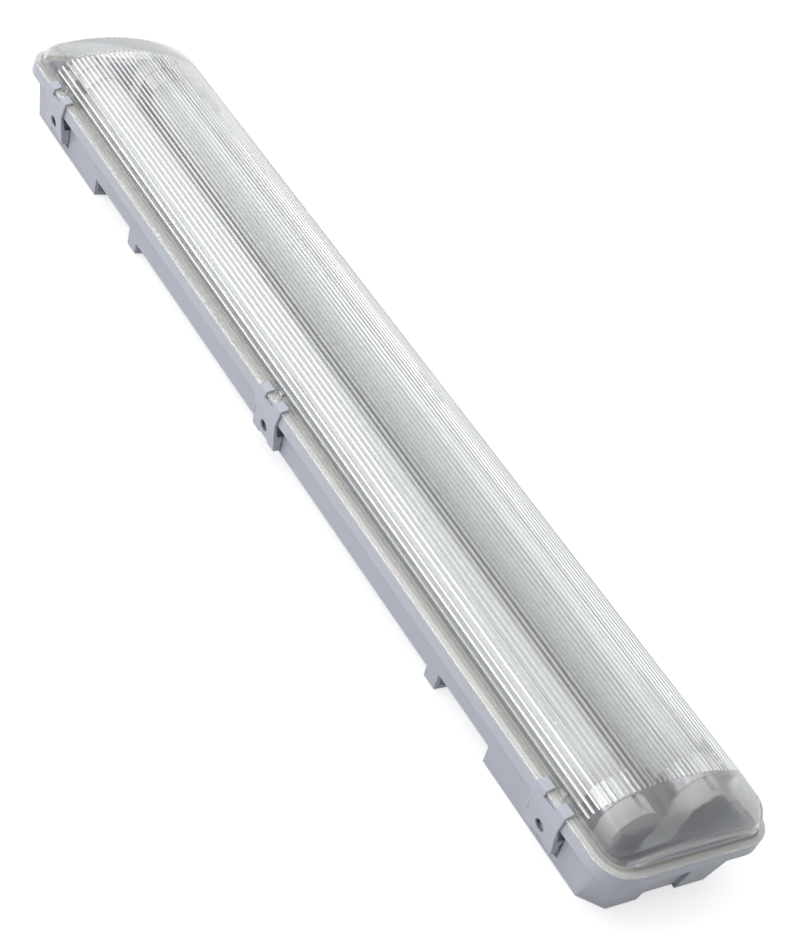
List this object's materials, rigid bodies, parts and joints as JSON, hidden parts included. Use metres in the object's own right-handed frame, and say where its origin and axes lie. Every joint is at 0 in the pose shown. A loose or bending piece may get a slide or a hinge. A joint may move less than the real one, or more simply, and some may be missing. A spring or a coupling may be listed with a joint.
{
  "type": "vapor-tight light",
  "caption": "Sealed tube-lamp batten light with a moulded tub, clear ribbed diffuser held by hinged side clips, gasket, gear tray and lampholders.",
  "frame": {"origin": "centre of the flat back, on the mounting plane", "axes": "+X along the length towards the near end of the picture, +Y away from the visible long side, +Z out of the mounting plane towards the diffuser"},
  "size_m": [0.66, 0.1154, 0.0598],
  "materials": {
    "body_grey": "light blue-grey moulded polycarbonate, satin",
    "clip_plastic": "light blue-grey moulded plastic, satin",
    "gasket_foam": "pale cream foam gasket",
    "lens_clear": "clear ribbed acrylic or polycarbonate",
    "tray_white": "white painted sheet steel",
    "holder_white": "white moulded plastic",
    "cap_aluminium": "bright aluminium",
    "lamp_glass": "white coated lamp glass",
    "steel": "zinc plated steel",
    "brass": "brass terminals",
    "loom_white": "white wire sleeve",
    "grommet_rubber": "dark grey rubber"
  },
  "bodies": {
    "fitting": {"housing": "body_grey", "gasket": "gasket_foam", "diffuser": "lens_clear", "tray": "tray_white", "tray_screws": "steel", "holder_left_far": "holder_white", "holder_left_near": "holder_white", "holder_right_far": "holder_white", "holder_right_near": "holder_white", "terminal_block": "holder_white", "terminal_screws": "brass", "loom_near": "loom_white", "loom_far": "loom_white", "cable_grommet": "grommet_rubber"},
    "latch_left_far": {"clip_left_far": "clip_plastic", "pin_left_far": "steel"},
    "latch_left_mid": {"clip_left_mid": "clip_plastic", "pin_left_mid": "steel"},
    "latch_left_near": {"clip_left_near": "clip_plastic", "pin_left_near": "steel"},
    "latch_right_far": {"clip_right_far": "clip_plastic", "pin_right_far": "steel"},
    "latch_right_mid": {"clip_right_mid": "clip_plastic", "pin_right_mid": "steel"},
    "latch_right_near": {"clip_right_near": "clip_plastic", "pin_right_near": "steel"},
    "lamp_left": {"glass_left": "lamp_glass", "cap_left_far": "cap_aluminium", "cap_left_near": "cap_aluminium", "rotor_left_far": "holder_white", "rotor_left_near": "holder_white"},
    "lamp_right": {"glass_right": "lamp_glass", "cap_right_far": "cap_aluminium", "cap_right_near": "cap_aluminium", "rotor_right_far": "holder_white", "rotor_right_near": "holder_white"}
  },
  "joints": [
    {"name": "clip_left_far_open", "type": "hinge", "parent": "fitting", "child": "latch_left_far", "pos_m": [-0.28, -0.048, 0.0126], "axis": [1, 0, 0], "range_deg": [0, 85]},
    {"name": "clip_left_mid_open", "type": "hinge", "parent": "fitting", "child": "latch_left_mid", "pos_m": [0, -0.048, 0.0126], "axis": [1, 0, 0], "range_deg": [0, 85]},
    {"name": "clip_left_near_open", "type": "hinge", "parent": "fitting", "child": "latch_left_near", "pos_m": [0.28, -0.048, 0.0126], "axis": [1, 0, 0], "range_deg": [0, 85]},
    {"name": "clip_right_far_open", "type": "hinge", "parent": "fitting", "child": "latch_right_far", "pos_m": [-0.28, 0.048, 0.0126], "axis": [-1, 0, 0], "range_deg": [0, 85]},
    {"name": "clip_right_mid_open", "type": "hinge", "parent": "fitting", "child": "latch_right_mid", "pos_m": [0, 0.048, 0.0126], "axis": [-1, 0, 0], "range_deg": [0, 85]},
    {"name": "clip_right_near_open", "type": "hinge", "parent": "fitting", "child": "latch_right_near", "pos_m": [0.28, 0.048, 0.0126], "axis": [-1, 0, 0], "range_deg": [0, 85]},
    {"name": "lamp_left_turn", "type": "hinge", "parent": "fitting", "child": "lamp_left", "pos_m": [0, -0.0237, 0.0348], "axis": [1, 0, 0], "range_deg": [0, 90]},
    {"name": "lamp_right_turn", "type": "hinge", "parent": "fitting", "child": "lamp_right", "pos_m": [0, 0.0237, 0.0348], "axis": [1, 0, 0], "range_deg": [0, 90]}
  ]
}
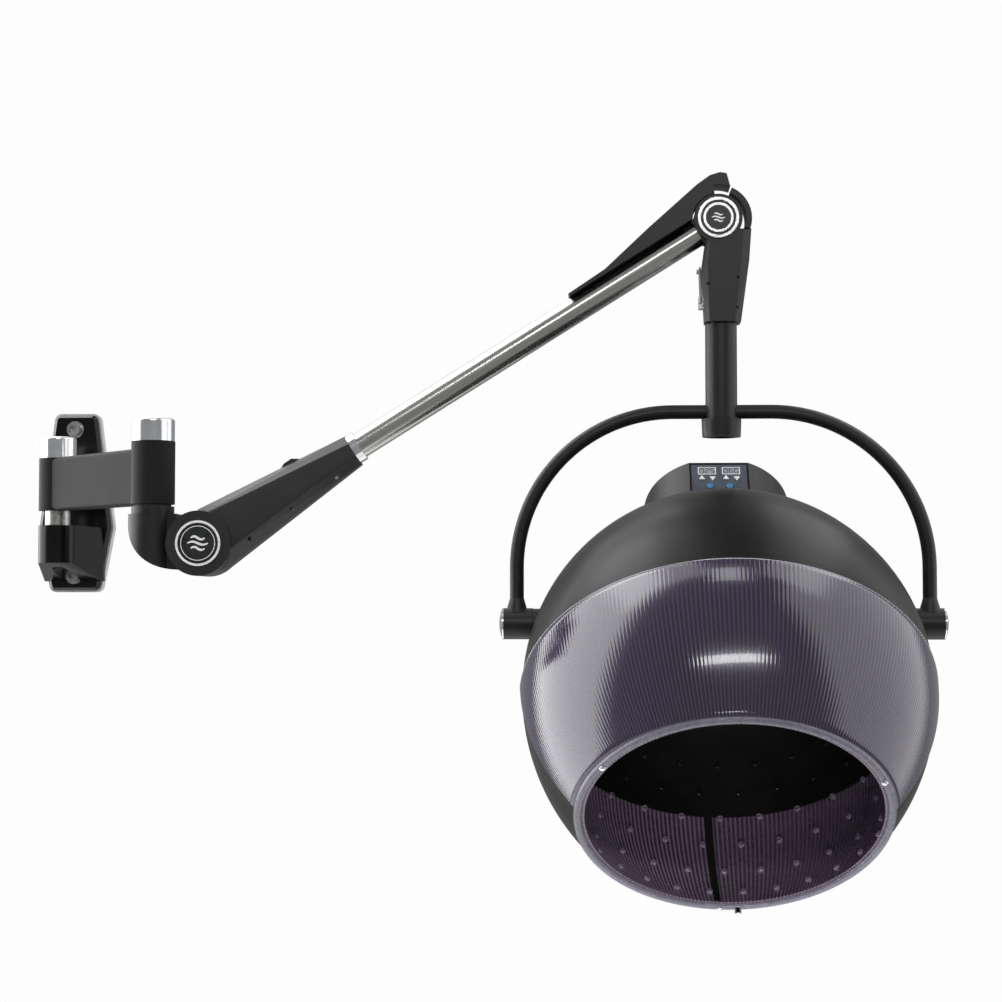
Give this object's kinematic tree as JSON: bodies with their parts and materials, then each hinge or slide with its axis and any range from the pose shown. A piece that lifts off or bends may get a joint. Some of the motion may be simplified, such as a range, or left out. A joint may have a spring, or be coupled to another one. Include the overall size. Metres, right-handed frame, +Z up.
{
  "type": "wall-mounted hood hair dryer",
  "caption": "Wall-mounted salon hood dryer: swivelling link and levelling tube arm carry a yoke with a tilting black dome, smoke ribbed visor, perforated lining and top control box.",
  "frame": {"origin": "middle of the wall backing's rear face, which lies on the wall, between the two wall bolts", "axes": "+X along the wall to the right of a person who faces it, +Y into the wall, +Z up"},
  "size_m": [0.9703, 0.5268, 0.7273],
  "materials": {
    "grey_backing": "satin",
    "black_paint": "satin black powder coat",
    "charcoal_paint": "fine matte powder coat",
    "zinc_steel": "bright zinc",
    "chrome_trim": "polished",
    "steel_tube": "polished lengthwise",
    "black_casing": "matte",
    "badge_white": "gloss",
    "badge_grey": "gloss",
    "acetal": "natural",
    "friction_disc": "matte",
    "spring_wire": "drawn",
    "shell_black": "fine satin",
    "smoke_visor": "ribbed, smoke purple",
    "smoke_liner": "ribbed, smoke purple",
    "clear_bead": "clear",
    "inner_black": "satin",
    "heater_mica": "mica and nichrome",
    "motor_grey": "matte",
    "fan_white": "satin",
    "panel_grey": "satin film",
    "window_grey": "gloss",
    "board_green": "solder mask",
    "key_white": "satin",
    "key_blue": "satin"
  },
  "bodies": {
    "wall": {"wall_gasket": "grey_backing", "wall_bracket": "black_paint", "wall_bolts": "zinc_steel", "wall_washers": "zinc_steel", "link_pin": "zinc_steel", "link_bush": "zinc_steel"},
    "link": {"link_casting": "charcoal_paint", "wall_boss_cap": "chrome_trim", "arm_boss_cap": "chrome_trim", "boss_sleeves": "acetal"},
    "elbow": {"elbow": "charcoal_paint", "elbow_spindle": "zinc_steel", "elbow_washer": "friction_disc", "lower_crank": "zinc_steel"},
    "arm": {"arm_casing_front": "black_casing", "arm_casing_rear": "black_casing", "casing_screws": "zinc_steel", "lower_badge_ring": "badge_white", "lower_badge_disc": "badge_grey", "tube_collar": "chrome_trim", "arm_tube": "steel_tube", "arm_fork": "charcoal_paint", "upper_cover": "black_casing", "spring_seat": "zinc_steel"},
    "rod": {"tie_rod": "zinc_steel", "balance_spring": "spring_wire"},
    "head": {"drop_housing_front": "charcoal_paint", "drop_housing_rear": "charcoal_paint", "housing_screws": "zinc_steel", "upper_crank": "zinc_steel", "upper_badge_ring": "chrome_trim", "upper_badge_disc": "badge_grey", "latch_block": "zinc_steel"},
    "bail": {"bail_wire": "zinc_steel"},
    "yoke": {"drop_tube": "charcoal_paint", "drop_collar": "black_paint", "yoke_bar": "charcoal_paint", "yoke_hubs": "black_casing", "hub_caps": "chrome_trim"},
    "hood": {"rear_shell": "shell_black", "visor": "smoke_visor", "liner": "smoke_liner", "inner_dome": "inner_black", "rim_bead": "clear_bead", "rim_screws": "chrome_trim", "tilt_journals": "black_paint", "fan_guard": "zinc_steel", "heater": "heater_mica", "fan_motor": "motor_grey", "control_box": "shell_black", "control_panel": "panel_grey", "display_windows": "window_grey", "control_board": "board_green"},
    "fan": {"fan": "fan_white"},
    "key_time_up": {"key_time_up": "key_white"},
    "key_time_down": {"key_time_down": "key_white"},
    "key_heat_up": {"key_heat_up": "key_white"},
    "key_heat_down": {"key_heat_down": "key_white"},
    "key_power": {"key_power": "key_blue"},
    "key_cool": {"key_cool": "key_blue"}
  },
  "joints": [
    {"name": "link_swivel", "type": "hinge", "parent": "wall", "child": "link", "pos_m": [0, -0.09, 0], "axis": [0, 0, 1], "range_deg": [-110, 40]},
    {"name": "elbow_swivel", "type": "hinge", "parent": "link", "child": "elbow", "pos_m": [0.13546, -0.23027, 0], "axis": [0, 0, 1], "range_deg": [-150, 80]},
    {"name": "arm_lift", "type": "hinge", "parent": "elbow", "child": "arm", "pos_m": [0.18746, -0.23027, -0.0526], "axis": [0, -1, 0], "range_deg": [-30, 18]},
    {"name": "tie_rod_swing", "type": "hinge", "parent": "elbow", "child": "rod", "pos_m": [0.18746, -0.23027, -0.0483], "axis": [0, -1, 0], "range_deg": [-30, 18], "deforming": ["balance_spring"]},
    {"name": "drop_level", "type": "hinge", "parent": "arm", "child": "head", "pos_m": [0.70392, -0.23027, 0.27012], "axis": [0, -1, 0], "range_deg": [-18, 30]},
    {"name": "bail_swing", "type": "hinge", "parent": "head", "child": "bail", "pos_m": [0.68692, -0.23027, 0.18712], "axis": [0, -1, 0], "range_deg": [0, 110]},
    {"name": "yoke_swivel", "type": "hinge", "parent": "head", "child": "yoke", "pos_m": [0.70692, -0.23027, 0.07832], "axis": [0, 0, 1], "range_deg": [-160, 160]},
    {"name": "hood_tilt", "type": "hinge", "parent": "yoke", "child": "hood", "pos_m": [0.70692, -0.23027, -0.13248], "axis": [1, 0, 0], "range_deg": [-15, 50]},
    {"name": "fan_spin", "type": "hinge", "parent": "hood", "child": "fan", "pos_m": [0.70692, -0.28882, -0.1975], "axis": [0, 0.6691, 0.7431], "continuous": true},
    {"name": "key_time_up_press", "type": "slide", "parent": "hood", "child": "key_time_up", "axis": [0, 0.7431, -0.6691], "range_m": [0, 0.0008], "stiffness_N_per_m": 300, "springref_m": -0.0005},
    {"name": "key_time_down_press", "type": "slide", "parent": "hood", "child": "key_time_down", "axis": [0, 0.7431, -0.6691], "range_m": [0, 0.0008], "stiffness_N_per_m": 300, "springref_m": -0.0005},
    {"name": "key_heat_up_press", "type": "slide", "parent": "hood", "child": "key_heat_up", "axis": [0, 0.7431, -0.6691], "range_m": [0, 0.0008], "stiffness_N_per_m": 300, "springref_m": -0.0005},
    {"name": "key_heat_down_press", "type": "slide", "parent": "hood", "child": "key_heat_down", "axis": [0, 0.7431, -0.6691], "range_m": [0, 0.0008], "stiffness_N_per_m": 300, "springref_m": -0.0005},
    {"name": "key_power_press", "type": "slide", "parent": "hood", "child": "key_power", "axis": [0, 0.7431, -0.6691], "range_m": [0, 0.0008], "stiffness_N_per_m": 300, "springref_m": -0.0005},
    {"name": "key_cool_press", "type": "slide", "parent": "hood", "child": "key_cool", "axis": [0, 0.7431, -0.6691], "range_m": [0, 0.0008], "stiffness_N_per_m": 300, "springref_m": -0.0005}
  ],
  "couplings": [
    {"joint": "tie_rod_swing", "follows": "arm_lift", "ratio": 1},
    {"joint": "drop_level", "follows": "arm_lift", "ratio": -1}
  ]
}
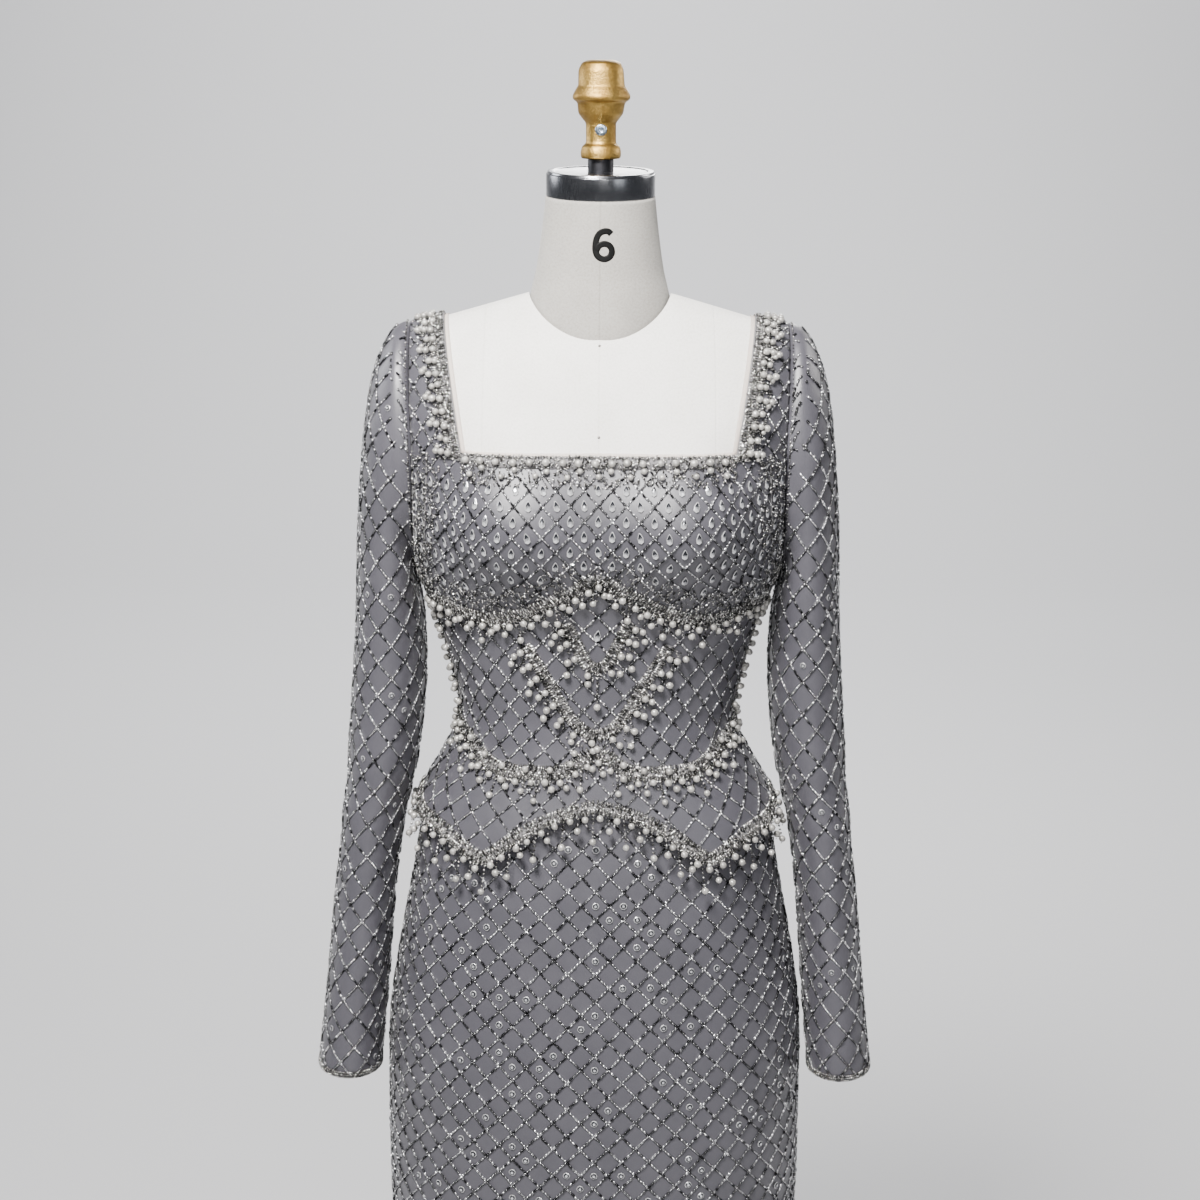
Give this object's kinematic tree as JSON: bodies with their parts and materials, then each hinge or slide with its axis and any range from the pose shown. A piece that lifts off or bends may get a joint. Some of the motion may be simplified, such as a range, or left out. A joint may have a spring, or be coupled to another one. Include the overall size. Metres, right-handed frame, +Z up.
{
  "type": "evening gown on dress form",
  "caption": "Floor-length beaded evening gown with long sleeves, a square neck and a scalloped peplum, worn on a limbless dress form on a round base.",
  "frame": {"origin": "centre of the base's underside, on the floor under the form's pole", "axes": "+Z up, the gown faces -Y, +X to the right seen from the front"},
  "size_m": [0.507, 0.455, 1.6105],
  "materials": {
    "beaded_cloth": "lavender grey satin-backed mesh with a soft sheen",
    "bead_trim": "pearls and silver-lined bugle beads",
    "zip_tape": "woven tape with a nylon coil",
    "zip_metal": "plated zinc",
    "screw_zinc": "blue zinc plate",
    "form_linen": "off-white linen, tightly stretched",
    "neck_linen": "grey-beige linen",
    "cap_steel": "dark polished steel",
    "finial_brass": "rough cast and gilded",
    "pole_steel": "dark satin steel",
    "base_iron": "dark painted iron"
  },
  "bodies": {
    "gown_and_form": {"bodice_front": "beaded_cloth", "bodice_back_left": "beaded_cloth", "bodice_back_right": "beaded_cloth", "sleeve_left": "beaded_cloth", "sleeve_right": "beaded_cloth", "skirt_front": "beaded_cloth", "skirt_back_left": "beaded_cloth", "skirt_back_right": "beaded_cloth", "trim_underbust": "bead_trim", "trim_vee_upper": "bead_trim", "trim_vee_lower": "bead_trim", "trim_waist_front": "bead_trim", "trim_waist_back_left": "bead_trim", "trim_waist_back_right": "bead_trim", "trim_hem_front": "bead_trim", "trim_hem_back_left": "bead_trim", "trim_hem_back_right": "bead_trim", "trim_neck_front": "bead_trim", "trim_neck_back_left": "bead_trim", "trim_neck_back_right": "bead_trim", "zip": "zip_tape", "zip_slider": "zip_metal", "finial_screw": "screw_zinc", "form_torso": "form_linen", "form_neck": "neck_linen", "neck_cap": "cap_steel", "finial": "finial_brass", "pole": "pole_steel", "base": "base_iron"},
    "zip_pull": {"zip_pull": "zip_metal"}
  },
  "joints": [
    {"name": "zip_pull_hinge", "type": "hinge", "parent": "gown_and_form", "child": "zip_pull", "pos_m": [0, 0.11381, 1.32114], "axis": [1, 0, 0], "range_deg": [0, 150]}
  ]
}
**********
Written request: Give only a number: how many lines of the data hold the string "axes"?

Finished task: 4